When a man has learned the Tao he will enjoy infinitely more the loving/touching, for the reason that there is a very narrow boundary line between loving/touching and actually making love. But a man may not understand this completely until he has learned the Tao. A Tao of Loving adept not only enjoys much more, but he and his partner benefit from their loving as well.
This would mean that default language all people are born with is Physical touch, only later when all that baggage falls on our true selves, that first need morphs to whatever. Kind of what the G said that other centres are under influence of a sex centre.
In the context of romance novels, there were numerous examples of men and women who implemented various disguises to mask deeper issues and traumas, and that was reflected in their relationship and their love making.

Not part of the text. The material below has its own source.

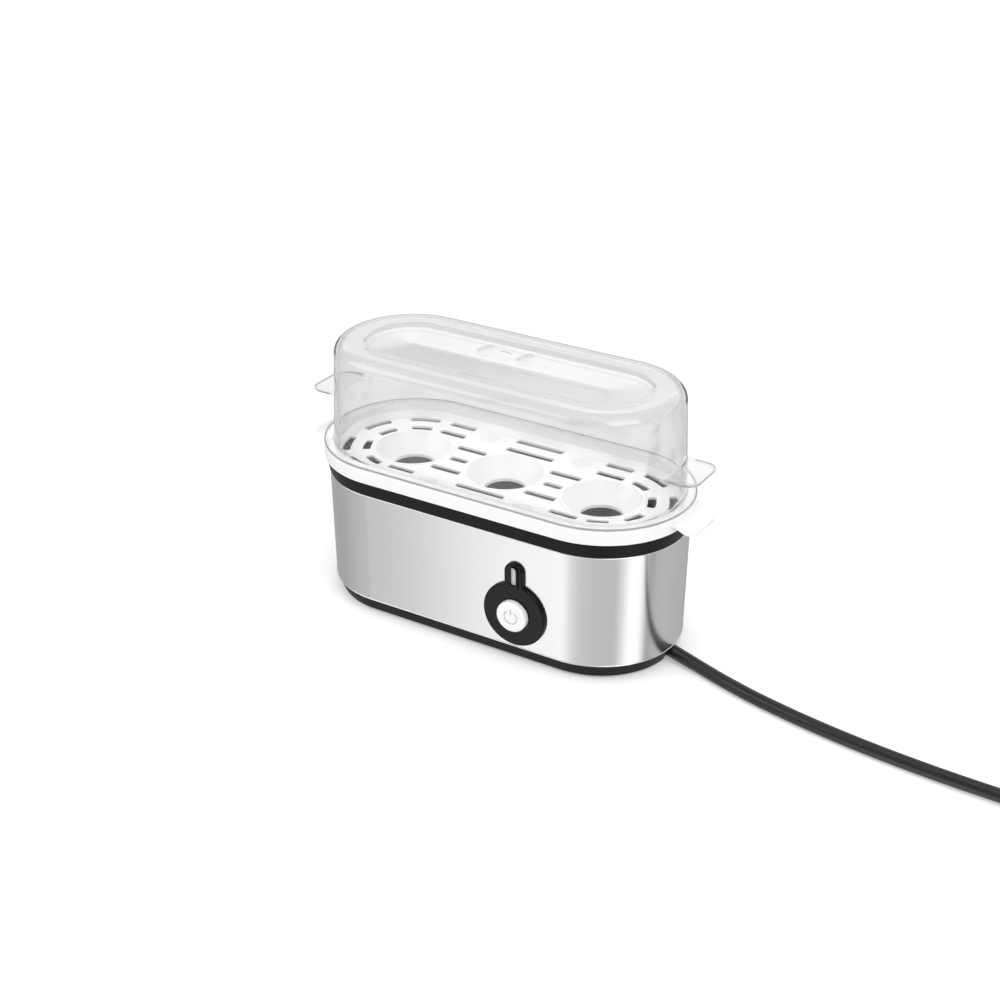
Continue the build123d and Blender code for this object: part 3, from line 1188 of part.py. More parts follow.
NODES = {
    "lid": make_lid,
    "egg_tray": make_tray,
    "collar": make_collar,
    "steel_sleeve": make_sleeve,
    "base": make_base,
    "rubber_feet": make_feet,
    "housing_screws": make_housing_screws,
    "water_basin": make_basin,
    "basin_seal": make_seal,
    "basin_posts": make_posts,
    "heat_spreader": make_spreader,
    "heater_element": make_heater,
    "heater_pins": make_heater_pins,
    "thermostat": make_thermostat,
    "spreader_screws": make_spreader_screws,
    "thermal_fuse": make_thermal_fuse,
    "fuse_clip": make_fuse_clip,
    "earth_tag": make_earth_tag,
    "control_bezel": make_bezel,
    "lamp_lens": make_lens,
    "neon_lamp": make_lamp,
    "lamp_holder": make_lamp_holder,
    "push_button": make_button,
    "switch_plunger": make_plunger,
    "latching_switch": make_switch,
    "switch_screws": make_switch_screws,
    "strain_relief": make_relief,
    "cord_stub": make_stub,
    "cord_clamp": make_cord_clamp,
    "clamp_screws": make_clamp_screws,
    "terminal_strip": make_terminal_strip,
    "cord_cores": make_cores,
    "live_wire": make_live_wire,
    "switched_wire": make_switched_wire,
    "fuse_wire": make_fuse_wire,
    "heater_wire": make_heater_wire,
    "neutral_wire": make_neutral_wire,
    "earth_wire": make_earth_wire,
    "cord": make_cord,
    "cord_coil": make_coil,
    "coil_tie": make_tie,
    "plug_body": make_plug_body,
    "plug_pins": make_plug_pins,
    "plug_earth_clips": make_earth_clips,
}

os.makedirs("parts", exist_ok=True)
for name, make in NODES.items():
    made = make()
    shape = Compound(children=list(made)) if isinstance(made, list) else made
    export_step(shape, f"parts/{name}.step")
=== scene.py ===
# %% [markdown]
# # An egg cooker for its portrait
# The solids of a small oval egg cooker are loaded as a fixed frame, and this script gives them
# their looks: a clear moulded lid, a white tray with egg cups, a brushed steel housing between two
# black mouldings, a keyhole plate with a push button, and a mains lead. Each step first says what
# the piece is on the real object, and then makes it.

# %% Load the frame
import json
import math

import bpy
import numpy as np
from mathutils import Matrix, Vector


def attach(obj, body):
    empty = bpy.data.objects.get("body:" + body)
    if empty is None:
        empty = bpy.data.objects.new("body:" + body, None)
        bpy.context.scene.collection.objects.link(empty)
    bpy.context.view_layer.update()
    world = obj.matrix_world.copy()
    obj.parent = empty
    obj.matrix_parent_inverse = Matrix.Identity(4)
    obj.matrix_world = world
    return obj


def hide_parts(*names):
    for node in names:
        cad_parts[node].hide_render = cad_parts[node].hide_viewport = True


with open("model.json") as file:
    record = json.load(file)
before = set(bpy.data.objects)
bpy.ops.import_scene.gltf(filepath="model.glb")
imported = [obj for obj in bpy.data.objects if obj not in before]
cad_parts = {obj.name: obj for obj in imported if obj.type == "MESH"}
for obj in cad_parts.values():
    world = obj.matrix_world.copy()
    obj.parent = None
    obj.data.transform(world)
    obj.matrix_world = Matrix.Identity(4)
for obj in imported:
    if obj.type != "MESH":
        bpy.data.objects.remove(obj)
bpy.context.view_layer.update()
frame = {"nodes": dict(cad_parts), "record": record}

MM = 0.001
scene = bpy.context.scene
scene.view_settings.view_transform = "Standard"

# %% [markdown]
# ## The camera
# The picture looks down on the cooker from its front right, from about 0.9 m. A camera looks along
# its own -Z, so one function gives the place on that line of sight and the turn that points the
# camera back at the target. The lens length is in millimetres on a sensor 36 mm wide.

# %% Camera
LENS_MM = 61.98
SENSOR_MM = 36.0
CAMERA_AZIMUTH, CAMERA_ELEVATION = 31.48, 27.44
CAMERA_DISTANCE = 883.6 * MM
CAMERA_TARGET = Vector((-3.15, 0.0, 62.54)) * MM
NEAREST, FARTHEST = 0.05, 50.0


def line_of_sight(azimuth, elevation):
    """Unit vector from a target to a viewer. Azimuth turns from the front towards +X, and
    elevation lifts it."""
    a, e = math.radians(azimuth), math.radians(elevation)
    return Vector((math.sin(a) * math.cos(e), -math.cos(a) * math.cos(e), math.sin(e)))


def point_from(obj, azimuth, elevation, distance, target):
    """Puts an object on a line of sight and turns its -Z to the target."""
    back = line_of_sight(azimuth, elevation)
    obj.location = target + back * distance
    obj.rotation_mode = "QUATERNION"
    obj.rotation_quaternion = (-back).to_track_quat("-Z", "Y")
    scene.collection.objects.link(obj)


view = bpy.data.cameras.new("photo_camera")
view.lens, view.sensor_width = LENS_MM, SENSOR_MM
view.clip_start, view.clip_end = NEAREST, FARTHEST
camera = bpy.data.objects.new("photo_camera", view)
point_from(camera, CAMERA_AZIMUTH, CAMERA_ELEVATION, CAMERA_DISTANCE, CAMERA_TARGET)
scene.camera = camera
print("camera at", [round(v, 4) for v in camera.location])

# %% [markdown]
# ## The mains lead
# A round three-core lead of 6.5 mm leaves the base at its right end, falls to the table within a
# few diameters and runs on towards the lower right. What the picture does not show is wound up
# beside the plug, a little over two turns in two layers, under a tie. A lead is one smooth line,
# so its route is a NURBS spline: the points below are its handles, the line passes near them.

# %% The lead's handles
LEAD_D = 6.5 * MM
FREE_POINTS = np.array([
    (111.71, -3.62, 3.92), (118.48, -5.31, 3.37), (130.6, -9.6, 3.35), (155.2, -16.7, 3.35),
    (195.4, -24.2, 3.35), (240.2, -28.4, 3.35), (284.0, -30.5, 4.2), (309.5, -30.5, 4.2),
])
COIL_CENTRE = (316.0, 8.0)
COIL_OUTER_R, COIL_PITCH, COIL_RISE, COIL_FLOOR = 38.5, 7.0, 7.0, 4.2
COIL_TURNS, COIL_TURNS_IN, LAYER_CHANGE_TURNS = 2.25, 1.25, 0.5
COIL_START_DEGREES, HANDLES_PER_TURN = -90, 16
LEAD_OUT = (352.75, 14.0, 11.2), (352.75, 20.6, 11.2)


def coil_handles():
    """Handles of the wound length, in millimetres. The angle grows evenly; the radius loses a pitch
    a turn up to the middle and gains it back one layer higher; the height follows half a cosine
    wave where the layers change. A smooth spline cuts inside its handles by the cosine of half
    their spacing, so the radius is divided by that."""
    turns = np.linspace(0.0, COIL_TURNS, round(COIL_TURNS * HANDLES_PER_TURN) + 1)
    angle = np.radians(COIL_START_DEGREES + 360 * turns)
    inward = np.minimum(turns, 2 * COIL_TURNS_IN - turns)
    radius = (COIL_OUTER_R - COIL_PITCH * inward) / math.cos(math.pi / HANDLES_PER_TURN)
    share = np.clip((turns - COIL_TURNS_IN + LAYER_CHANGE_TURNS / 2) / LAYER_CHANGE_TURNS, 0, 1)
    height = COIL_FLOOR + COIL_RISE * (1 - np.cos(np.pi * share)) / 2
    return np.column_stack([COIL_CENTRE[0] + radius * np.cos(angle),
                            COIL_CENTRE[1] + radius * np.sin(angle), height])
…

I was kind of convinced that it would be easier if a couple had the same or similar LL, but now I´m questioning if that´s even a thing, or perhaps better way to put it: does it even matter? In the romances, once the couple is free of his/hers traumas, programming, beliefs, etc - it all falls into place and is reflected in their sex life.
I don´t know where exactly I´m going with this all, but I thought you guys might help in untangling it.